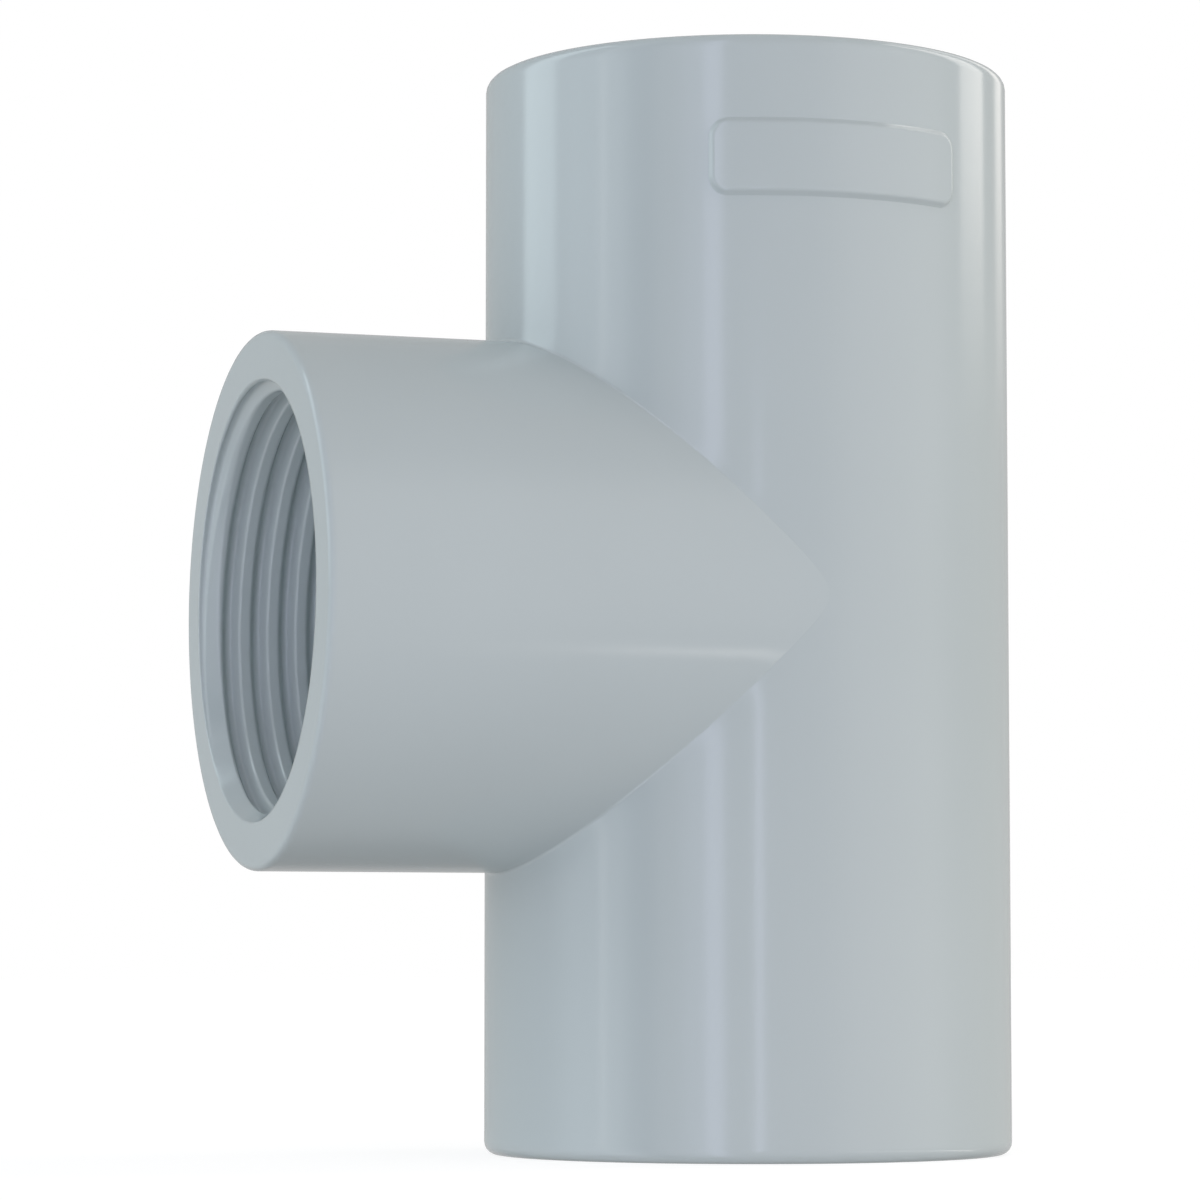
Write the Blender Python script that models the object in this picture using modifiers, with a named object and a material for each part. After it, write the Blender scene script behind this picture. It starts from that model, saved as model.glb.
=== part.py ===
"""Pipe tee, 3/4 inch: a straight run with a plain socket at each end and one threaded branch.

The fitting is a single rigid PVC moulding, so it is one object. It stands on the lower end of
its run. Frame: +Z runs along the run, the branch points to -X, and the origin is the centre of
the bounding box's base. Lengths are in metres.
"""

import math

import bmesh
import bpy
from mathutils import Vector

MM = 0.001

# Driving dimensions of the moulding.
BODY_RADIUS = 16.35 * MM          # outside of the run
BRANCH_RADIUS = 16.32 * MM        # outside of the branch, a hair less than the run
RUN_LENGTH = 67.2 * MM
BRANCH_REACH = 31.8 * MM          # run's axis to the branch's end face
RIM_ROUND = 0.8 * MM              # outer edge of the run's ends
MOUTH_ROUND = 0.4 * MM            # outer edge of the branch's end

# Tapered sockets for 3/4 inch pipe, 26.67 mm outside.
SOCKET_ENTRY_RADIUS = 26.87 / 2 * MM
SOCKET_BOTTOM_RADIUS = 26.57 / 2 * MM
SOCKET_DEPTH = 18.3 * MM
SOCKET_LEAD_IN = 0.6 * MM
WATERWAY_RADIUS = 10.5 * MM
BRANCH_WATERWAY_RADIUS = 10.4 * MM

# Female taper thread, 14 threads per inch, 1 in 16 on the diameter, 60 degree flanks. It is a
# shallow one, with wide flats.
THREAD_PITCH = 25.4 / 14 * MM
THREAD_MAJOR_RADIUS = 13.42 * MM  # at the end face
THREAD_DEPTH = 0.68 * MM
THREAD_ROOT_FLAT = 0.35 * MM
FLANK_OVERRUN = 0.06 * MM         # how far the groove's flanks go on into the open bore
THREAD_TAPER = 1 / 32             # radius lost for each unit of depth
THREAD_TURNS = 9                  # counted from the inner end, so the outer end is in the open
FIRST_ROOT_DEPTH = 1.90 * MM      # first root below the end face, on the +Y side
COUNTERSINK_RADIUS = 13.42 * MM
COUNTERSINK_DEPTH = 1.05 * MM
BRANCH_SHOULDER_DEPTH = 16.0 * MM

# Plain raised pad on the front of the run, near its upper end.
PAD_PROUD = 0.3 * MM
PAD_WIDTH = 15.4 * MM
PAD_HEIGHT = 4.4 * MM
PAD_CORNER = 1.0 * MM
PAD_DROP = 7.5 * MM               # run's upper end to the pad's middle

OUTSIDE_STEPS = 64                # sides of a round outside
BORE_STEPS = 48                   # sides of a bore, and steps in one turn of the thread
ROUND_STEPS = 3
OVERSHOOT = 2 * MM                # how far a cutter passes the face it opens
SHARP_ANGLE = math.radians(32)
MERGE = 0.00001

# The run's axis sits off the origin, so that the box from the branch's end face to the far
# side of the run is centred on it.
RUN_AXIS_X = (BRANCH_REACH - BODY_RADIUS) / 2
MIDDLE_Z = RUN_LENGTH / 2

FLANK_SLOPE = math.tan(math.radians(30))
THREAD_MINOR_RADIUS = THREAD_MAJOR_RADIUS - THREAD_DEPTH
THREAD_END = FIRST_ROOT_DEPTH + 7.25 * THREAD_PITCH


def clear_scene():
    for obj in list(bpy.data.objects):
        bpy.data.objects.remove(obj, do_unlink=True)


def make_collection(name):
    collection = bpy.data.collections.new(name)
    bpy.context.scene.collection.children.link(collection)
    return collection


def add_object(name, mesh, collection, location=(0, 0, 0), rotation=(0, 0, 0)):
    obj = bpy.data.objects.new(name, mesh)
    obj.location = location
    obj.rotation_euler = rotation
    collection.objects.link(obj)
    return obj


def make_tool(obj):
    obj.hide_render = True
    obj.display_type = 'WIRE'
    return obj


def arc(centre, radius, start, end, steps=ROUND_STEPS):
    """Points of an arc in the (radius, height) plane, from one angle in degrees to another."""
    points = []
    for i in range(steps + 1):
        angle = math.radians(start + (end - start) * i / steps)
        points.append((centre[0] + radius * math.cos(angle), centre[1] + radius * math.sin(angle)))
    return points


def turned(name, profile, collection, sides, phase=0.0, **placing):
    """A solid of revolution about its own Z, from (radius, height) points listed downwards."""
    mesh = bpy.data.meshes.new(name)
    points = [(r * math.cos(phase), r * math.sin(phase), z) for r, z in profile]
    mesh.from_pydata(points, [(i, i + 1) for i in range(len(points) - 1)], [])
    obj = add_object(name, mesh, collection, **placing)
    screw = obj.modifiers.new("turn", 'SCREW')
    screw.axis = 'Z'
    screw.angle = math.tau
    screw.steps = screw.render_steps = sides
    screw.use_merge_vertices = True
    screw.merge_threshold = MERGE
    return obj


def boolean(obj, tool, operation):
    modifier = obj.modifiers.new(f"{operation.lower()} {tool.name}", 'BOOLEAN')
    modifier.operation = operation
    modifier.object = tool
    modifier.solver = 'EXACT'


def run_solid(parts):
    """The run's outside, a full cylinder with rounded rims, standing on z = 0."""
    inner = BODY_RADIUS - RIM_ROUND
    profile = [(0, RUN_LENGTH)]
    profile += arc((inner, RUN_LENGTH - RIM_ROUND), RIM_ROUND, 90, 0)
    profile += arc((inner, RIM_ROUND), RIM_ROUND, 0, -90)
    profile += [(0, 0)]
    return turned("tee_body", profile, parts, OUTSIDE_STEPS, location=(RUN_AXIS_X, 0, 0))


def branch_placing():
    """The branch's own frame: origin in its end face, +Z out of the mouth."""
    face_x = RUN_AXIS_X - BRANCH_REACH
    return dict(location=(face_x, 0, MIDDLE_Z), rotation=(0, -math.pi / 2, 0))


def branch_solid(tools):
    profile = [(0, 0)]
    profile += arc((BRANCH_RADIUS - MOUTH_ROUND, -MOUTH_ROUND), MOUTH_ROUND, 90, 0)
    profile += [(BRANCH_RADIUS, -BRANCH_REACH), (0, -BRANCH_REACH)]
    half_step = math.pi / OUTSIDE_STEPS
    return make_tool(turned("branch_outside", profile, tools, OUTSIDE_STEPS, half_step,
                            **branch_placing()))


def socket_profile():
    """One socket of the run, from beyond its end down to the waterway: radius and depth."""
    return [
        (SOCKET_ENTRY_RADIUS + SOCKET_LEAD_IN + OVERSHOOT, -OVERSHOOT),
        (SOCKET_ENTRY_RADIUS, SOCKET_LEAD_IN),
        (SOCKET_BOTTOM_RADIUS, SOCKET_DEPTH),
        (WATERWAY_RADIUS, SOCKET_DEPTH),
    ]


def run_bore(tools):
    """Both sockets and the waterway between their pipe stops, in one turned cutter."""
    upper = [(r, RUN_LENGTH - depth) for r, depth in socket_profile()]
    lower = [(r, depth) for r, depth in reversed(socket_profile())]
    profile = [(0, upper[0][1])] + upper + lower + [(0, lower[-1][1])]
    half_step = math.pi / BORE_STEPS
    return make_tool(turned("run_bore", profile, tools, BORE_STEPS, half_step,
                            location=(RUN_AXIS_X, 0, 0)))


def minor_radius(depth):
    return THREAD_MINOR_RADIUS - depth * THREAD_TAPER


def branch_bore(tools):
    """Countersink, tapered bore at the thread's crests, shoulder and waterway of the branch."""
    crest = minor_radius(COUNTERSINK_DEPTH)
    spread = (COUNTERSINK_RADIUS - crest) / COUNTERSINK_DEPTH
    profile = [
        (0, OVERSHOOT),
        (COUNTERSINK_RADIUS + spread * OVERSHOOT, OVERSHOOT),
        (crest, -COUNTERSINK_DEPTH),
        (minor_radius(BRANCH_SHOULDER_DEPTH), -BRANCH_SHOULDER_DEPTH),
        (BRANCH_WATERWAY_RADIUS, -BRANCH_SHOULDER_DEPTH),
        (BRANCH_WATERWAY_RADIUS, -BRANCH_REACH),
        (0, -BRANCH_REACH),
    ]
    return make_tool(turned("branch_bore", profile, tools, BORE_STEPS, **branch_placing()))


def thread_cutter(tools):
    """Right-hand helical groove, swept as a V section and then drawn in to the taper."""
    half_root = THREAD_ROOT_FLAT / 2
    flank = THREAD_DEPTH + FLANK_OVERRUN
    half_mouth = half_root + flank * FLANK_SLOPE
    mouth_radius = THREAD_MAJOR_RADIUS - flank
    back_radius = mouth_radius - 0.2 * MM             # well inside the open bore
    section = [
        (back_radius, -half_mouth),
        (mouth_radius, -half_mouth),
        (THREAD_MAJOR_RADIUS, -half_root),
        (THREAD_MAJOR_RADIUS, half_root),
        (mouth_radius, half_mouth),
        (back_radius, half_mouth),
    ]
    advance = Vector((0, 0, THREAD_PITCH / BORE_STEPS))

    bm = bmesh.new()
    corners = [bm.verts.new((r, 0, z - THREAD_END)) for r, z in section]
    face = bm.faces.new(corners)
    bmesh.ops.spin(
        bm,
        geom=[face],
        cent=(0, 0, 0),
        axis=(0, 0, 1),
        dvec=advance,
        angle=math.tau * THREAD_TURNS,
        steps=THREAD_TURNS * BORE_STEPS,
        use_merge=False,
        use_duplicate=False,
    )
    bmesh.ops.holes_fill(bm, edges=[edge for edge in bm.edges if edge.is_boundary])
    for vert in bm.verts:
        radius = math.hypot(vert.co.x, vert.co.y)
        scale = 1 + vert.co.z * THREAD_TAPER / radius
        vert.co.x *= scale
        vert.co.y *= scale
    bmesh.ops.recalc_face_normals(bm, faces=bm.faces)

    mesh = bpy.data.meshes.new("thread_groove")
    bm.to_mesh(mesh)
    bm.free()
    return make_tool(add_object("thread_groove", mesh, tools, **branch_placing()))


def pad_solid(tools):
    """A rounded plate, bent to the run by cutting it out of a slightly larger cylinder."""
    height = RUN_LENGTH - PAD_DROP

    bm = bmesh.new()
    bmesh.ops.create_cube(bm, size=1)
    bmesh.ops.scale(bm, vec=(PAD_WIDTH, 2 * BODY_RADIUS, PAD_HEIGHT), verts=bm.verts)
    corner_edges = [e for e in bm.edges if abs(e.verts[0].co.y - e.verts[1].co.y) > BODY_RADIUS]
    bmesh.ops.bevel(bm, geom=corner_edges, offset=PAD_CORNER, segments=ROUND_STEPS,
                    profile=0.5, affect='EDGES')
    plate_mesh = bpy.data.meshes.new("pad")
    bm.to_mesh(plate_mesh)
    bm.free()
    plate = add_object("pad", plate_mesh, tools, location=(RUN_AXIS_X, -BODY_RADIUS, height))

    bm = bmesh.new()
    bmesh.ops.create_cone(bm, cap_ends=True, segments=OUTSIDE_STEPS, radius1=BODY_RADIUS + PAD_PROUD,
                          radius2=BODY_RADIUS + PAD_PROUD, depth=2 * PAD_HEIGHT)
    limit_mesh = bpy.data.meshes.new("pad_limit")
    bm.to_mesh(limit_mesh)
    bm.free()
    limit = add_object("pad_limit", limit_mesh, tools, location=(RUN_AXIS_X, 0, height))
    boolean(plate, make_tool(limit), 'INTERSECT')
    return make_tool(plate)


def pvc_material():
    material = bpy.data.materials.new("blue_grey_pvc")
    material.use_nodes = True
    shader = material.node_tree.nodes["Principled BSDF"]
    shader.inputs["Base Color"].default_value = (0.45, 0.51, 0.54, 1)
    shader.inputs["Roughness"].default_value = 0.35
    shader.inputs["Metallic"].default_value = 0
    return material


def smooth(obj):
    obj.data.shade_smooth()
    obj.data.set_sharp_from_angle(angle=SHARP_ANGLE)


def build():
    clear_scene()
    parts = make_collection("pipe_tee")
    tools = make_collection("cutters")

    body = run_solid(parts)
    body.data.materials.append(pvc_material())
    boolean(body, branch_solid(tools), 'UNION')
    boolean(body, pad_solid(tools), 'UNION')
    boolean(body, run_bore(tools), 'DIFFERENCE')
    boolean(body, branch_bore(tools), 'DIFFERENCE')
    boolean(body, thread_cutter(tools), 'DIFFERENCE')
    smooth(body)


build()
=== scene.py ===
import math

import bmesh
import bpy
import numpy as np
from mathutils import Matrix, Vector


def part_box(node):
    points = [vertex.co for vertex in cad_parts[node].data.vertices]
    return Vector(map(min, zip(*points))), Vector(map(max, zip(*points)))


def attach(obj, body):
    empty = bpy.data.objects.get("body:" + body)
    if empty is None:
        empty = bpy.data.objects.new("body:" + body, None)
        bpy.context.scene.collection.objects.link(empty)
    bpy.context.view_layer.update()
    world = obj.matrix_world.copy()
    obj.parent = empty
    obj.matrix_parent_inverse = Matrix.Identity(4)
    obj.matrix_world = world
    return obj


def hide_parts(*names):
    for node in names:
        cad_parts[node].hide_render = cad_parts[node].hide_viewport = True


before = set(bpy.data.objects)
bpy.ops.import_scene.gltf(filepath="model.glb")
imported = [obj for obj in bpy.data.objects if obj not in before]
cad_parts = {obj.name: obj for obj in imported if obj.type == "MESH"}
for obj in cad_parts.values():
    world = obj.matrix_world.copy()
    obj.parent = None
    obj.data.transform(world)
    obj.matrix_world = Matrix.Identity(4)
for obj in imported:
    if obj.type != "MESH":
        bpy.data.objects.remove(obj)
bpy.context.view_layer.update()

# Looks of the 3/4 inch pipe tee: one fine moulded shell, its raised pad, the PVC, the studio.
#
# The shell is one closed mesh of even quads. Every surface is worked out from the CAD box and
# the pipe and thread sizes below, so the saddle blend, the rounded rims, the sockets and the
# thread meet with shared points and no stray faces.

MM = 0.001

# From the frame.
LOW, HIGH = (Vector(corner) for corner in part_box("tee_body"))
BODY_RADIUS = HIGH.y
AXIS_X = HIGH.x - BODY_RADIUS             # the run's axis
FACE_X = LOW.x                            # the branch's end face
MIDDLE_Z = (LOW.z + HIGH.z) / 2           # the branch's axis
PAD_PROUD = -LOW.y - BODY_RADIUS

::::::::

The problem: Transcribe each line of the data above, unaltered, from the one where "body = run_solid(parts)" appears to the one where "obj.parent = empty" appears, inclusive of both.

The answer:
    body = run_solid(parts)
    body.data.materials.append(pvc_material())
    boolean(body, branch_solid(tools), 'UNION')
    boolean(body, pad_solid(tools), 'UNION')
    boolean(body, run_bore(tools), 'DIFFERENCE')
    boolean(body, branch_bore(tools), 'DIFFERENCE')
    boolean(body, thread_cutter(tools), 'DIFFERENCE')
    smooth(body)


build()
=== scene.py ===
import math

import bmesh
import bpy
import numpy as np
from mathutils import Matrix, Vector


def part_box(node):
    points = [vertex.co for vertex in cad_parts[node].data.vertices]
    return Vector(map(min, zip(*points))), Vector(map(max, zip(*points)))


def attach(obj, body):
    empty = bpy.data.objects.get("body:" + body)
    if empty is None:
        empty = bpy.data.objects.new("body:" + body, None)
        bpy.context.scene.collection.objects.link(empty)
    bpy.context.view_layer.update()
    world = obj.matrix_world.copy()
    obj.parent = empty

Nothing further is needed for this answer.